Juillet 2018 – Le diagnostic des cancers à un stade où ils ne sont pas encore très développés garantit une meilleure efficacité de la prise en charge, ceci étant particulièrement vrai pour le mélanome où le traitement chirurgical précoce est pratiquement synonyme de guérison. Ces constatations ont conduit à mettre en place des campagnes de dépistage de certains cancers pour lesquels on dispose de méthodes de diagnostic et de traitement éprouvés. C’est le cas par exemple pour les cancers du sein ou encore du côlon : les programmes de dépistage concernent ici l’ensemble de la population dans certains groupes d’âge.
Le cadre du dépistage du mélanome fait encore débat. Il est en effet difficile de prouver qu’un dépistage « systématique » de toute la population aboutit à une diminution globale de la mortalité provoquée par ce cancer. Aussi les autorités de santé recommandent-elles dans la plupart des pays un dépistage « ciblé » sur les populations à risque telles les personnes à la peau claire, ayant de nombreux grains de beauté, ayant été victimes de nombreux coups de soleil dans l’enfance, ou encore les hommes de plus de 50 ans. Sur un plan statistique, démontrer le bénéfice de tels programmes pour l’ensemble de la population est malaisé, car le mélanome n’est finalement pas un cancer très fréquent et bien que toujours regrettable, le nombre de décès dus à cette tumeur reste peu élevé : ainsi en Norvège, pays d’Europe où la mortalité par mélanome est la plus élevée, le taux de décès par mélanome n’est « que » de 0,8 %.
Mais au-delà du problème de l’efficacité du dépistage et de celui, non négligeable, des coûts engendrés, il est légitime de se poser une question essentielle : quel en est l’impact psychologique ?
Comme tout dépistage, celui-ci comporte le risque de « surdiagnostic », c’est-à-dire le risque de détecter et d’opérer des tumeurs qui n’auraient pas évolué et le risque d’investigations (biopsies) inutiles. Ces écueils, largement évoqués pour le dépistage du cancer du sein et de la prostate par exemple, ont été beaucoup moins mis en avant pour les cancers de la peau, de même que le degré d’anxiété et de stress atteint pendant l’exploration cutané n’a guère été évalué.

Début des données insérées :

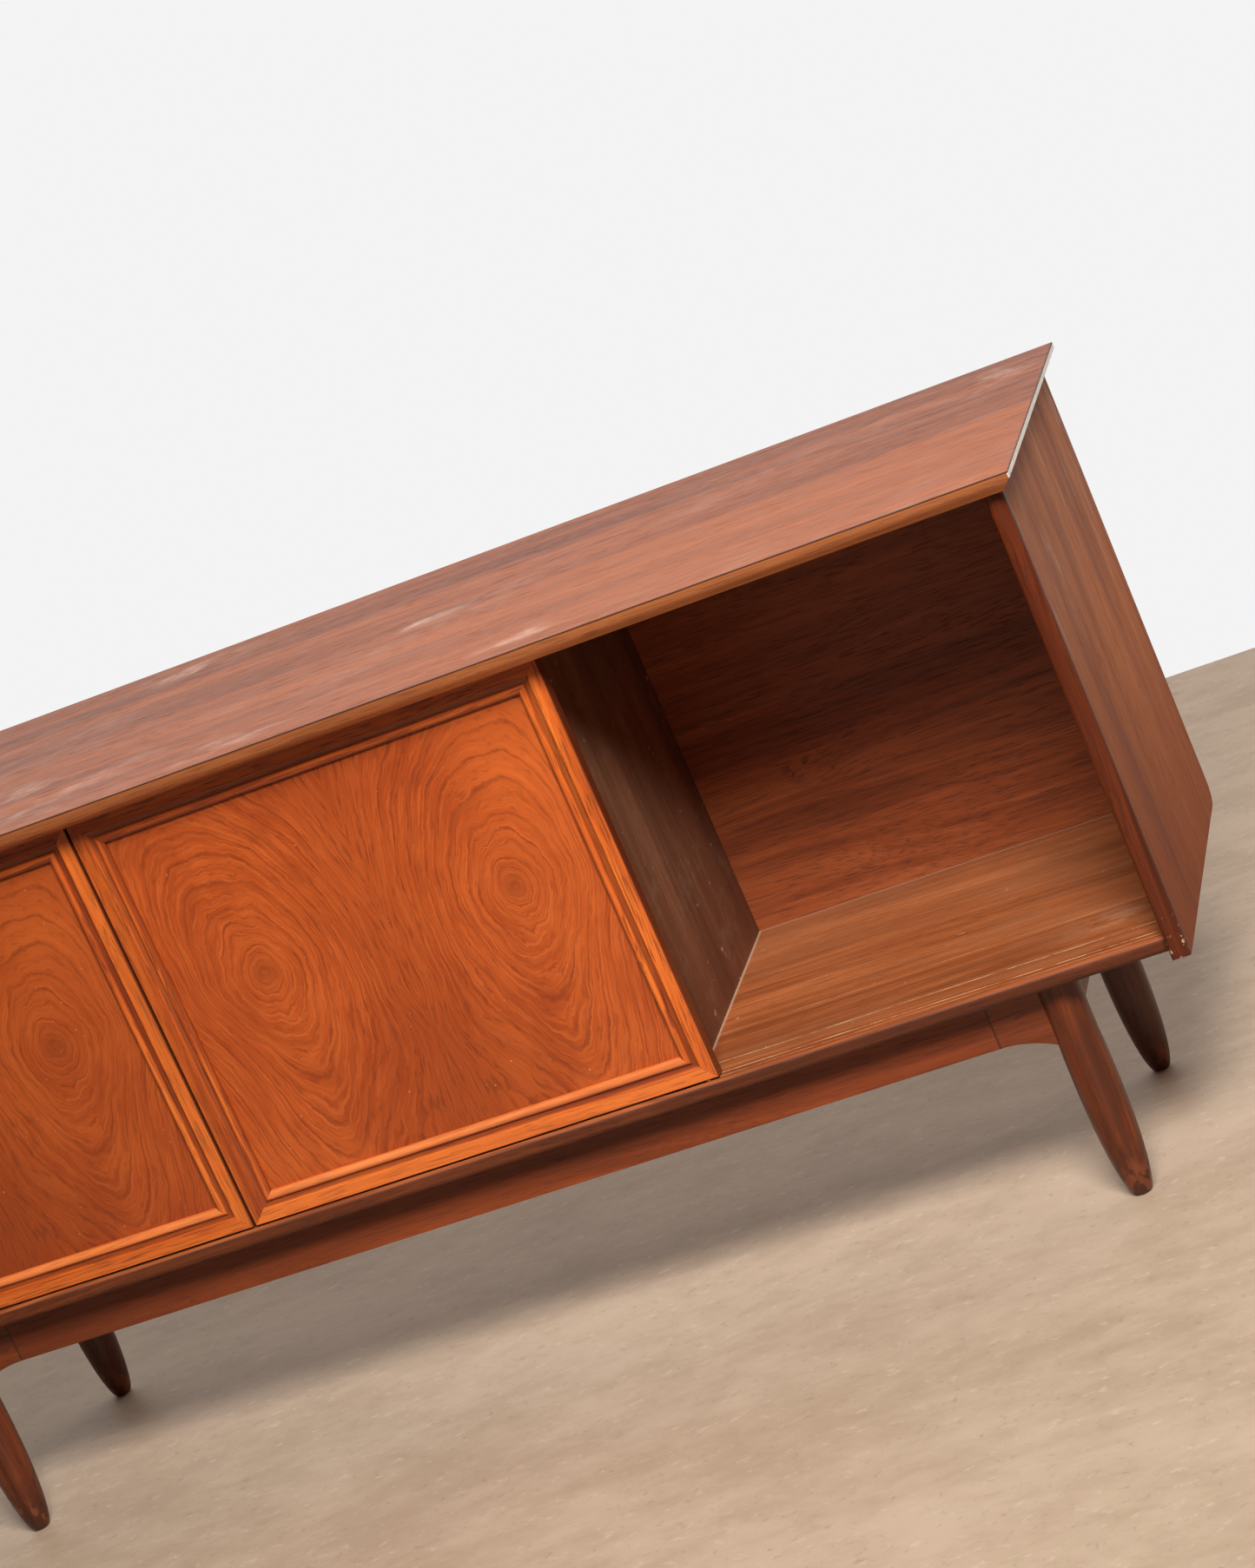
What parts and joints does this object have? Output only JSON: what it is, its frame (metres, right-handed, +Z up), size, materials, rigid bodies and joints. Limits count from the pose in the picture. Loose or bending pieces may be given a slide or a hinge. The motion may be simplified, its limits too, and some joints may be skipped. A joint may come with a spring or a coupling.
{
  "type": "sideboard",
  "caption": "Low wooden sideboard on round turned legs: a cupboard with framed, mirror-matched veneer doors at the left and an open niche at the right.",
  "frame": {"origin": "centre of the footprint of the whole piece, on the floor", "axes": "+X along the length towards the open niche, +Y towards the back, +Z up; the doors face -Y"},
  "size_m": [1.472, 0.45, 0.7],
  "materials": {
    "core_veneer": "satin, reddish brown walnut veneer, seen only from below",
    "top_veneer": "satin, long straight grain, faded and lightly scuffed",
    "top_lipping": "satin solid wood, golden brown",
    "pale_edging": "matt, bare pale edge",
    "side_veneer": "satin, upright grain, faded with pale rubs",
    "dark_lipping": "satin solid wood, dark red brown with worn edges",
    "worn_board": "worn satin veneer with pale scratches",
    "inner_veneer": "matt dark veneer, dusty",
    "back_veneer": "matt reddish brown veneer, horizontal grain",
    "figured_veneer": "gloss, mirror-matched swirl figure, orange brown",
    "frame_wood": "satin solid wood with coarse open grain, orange",
    "base_wood": "satin solid wood, brown",
    "leg_wood": "satin turned wood, dark, worn at the foot",
    "brass": "aged",
    "steel": "zinc plated, dull",
    "catch_body": "matt brown"
  },
  "bodies": {
    "case": {"top_core": "core_veneer", "top_veneer": "top_veneer", "top_front_lipping": "top_lipping", "top_end_edging_left": "pale_edging", "top_end_edging_right": "pale_edging", "side_panel_left": "side_veneer", "side_panel_right": "side_veneer", "side_lipping_left": "dark_lipping", "side_lipping_right": "dark_lipping", "case_bottom": "worn_board", "bottom_front_lipping": "dark_lipping", "partition": "inner_veneer", "centre_divider": "inner_veneer", "back_panel": "back_veneer", "back_panel_screws": "steel", "cupboard_shelf_left": "worn_board", "cupboard_shelf_right": "worn_board", "left_lower_case_leaf": "brass", "left_upper_case_leaf": "brass", "right_lower_case_leaf": "brass", "right_upper_case_leaf": "brass", "case_leaf_screws": "brass", "left_door_catch": "catch_body", "right_door_catch": "catch_body", "catch_screws": "steel", "front_rail": "base_wood", "rear_rail": "base_wood", "left_end_rail": "base_wood", "right_end_rail": "base_wood", "front_left_bracket": "base_wood", "front_right_bracket": "base_wood", "rear_left_bracket": "base_wood", "rear_right_bracket": "base_wood", "front_left_leg": "leg_wood", "front_right_leg": "leg_wood", "rear_left_leg": "leg_wood", "rear_right_leg": "leg_wood", "front_cleat": "base_wood", "rear_cleat": "base_wood", "base_screws": "steel"},
    "left_door": {"left_door_panel": "figured_veneer", "left_door_bottom_rail": "frame_wood", "left_door_top_rail": "frame_wood", "left_door_hinge_stile": "frame_wood", "left_door_closing_stile": "frame_wood", "left_door_screws": "brass", "left_door_strike": "steel", "left_lower_door_leaf": "brass", "left_upper_door_leaf": "brass"},
    "right_door": {"right_door_panel": "figured_veneer", "right_door_bottom_rail": "frame_wood", "right_door_top_rail": "frame_wood", "right_door_hinge_stile": "frame_wood", "right_door_closing_stile": "frame_wood", "right_door_screws": "brass", "right_door_strike": "steel", "right_lower_door_leaf": "brass", "right_upper_door_leaf": "brass"}
  },
  "joints": [
    {"name": "left_door_hinge", "type": "hinge", "parent": "case", "child": "left_door", "pos_m": [-0.6875, -0.175, 0.462], "axis": [0, 0, -1], "range_deg": [0, 110]},
    {"name": "right_door_hinge", "type": "hinge", "parent": "case", "child": "right_door", "pos_m": [0.2575, -0.175, 0.462], "axis": [0, 0, 1], "range_deg": [0, 110]}
  ]
}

Cependant, des dermatologues américains (Université de Pittsburgh) se sont penchés sur ces aspects du problème. Ils ont interrogés par téléphone 187 patients de plus de 35 ans vus en 2015 par des généralistes, dans le cadre d’un programme de dépistage des cancers cutanés. Quarante pour cent d’entre eux avaient été minutieusement examinés. Or il est apparu qu’ils n’en avaient pas conçu d’impressions négatives, se montraient aux contraire plus motivés que ceux qui avaient été moins bien « regardés » pour des auto examens mensuels et des examens annuels par un praticien. Mieux encore, ils étaient plus enclins à encourager leur entourage à la surveillance cutanée.
Cette petite expérience suggère donc que le dépistage du mélanome, quel qu’en soit le cadre, bien loin d’accroître l’anxiété des patients est finalement propre à les rassurer et même inciter à adopter des attitudes de prévention adaptées.
Cela ne résout pas la question de l’efficacité d’un dépistage global de la population mais écarte au moins le risque de conséquences psychologiques néfastes.
Dr Marie-Line Barbet
Halvorsen JA : Why a randomized melanoma screening trial is not a good idea. Br J Dermatol., 2018 publication avancée en ligne le 12 juin. doi: 10.1111/bjd.16784.
Risica PM et coll. : Psychosocial consequences of skin cancer screening. Prev Med Rep., 2018; 10:310-316. doi: 10.1016/j.pmedr.2018.04.011.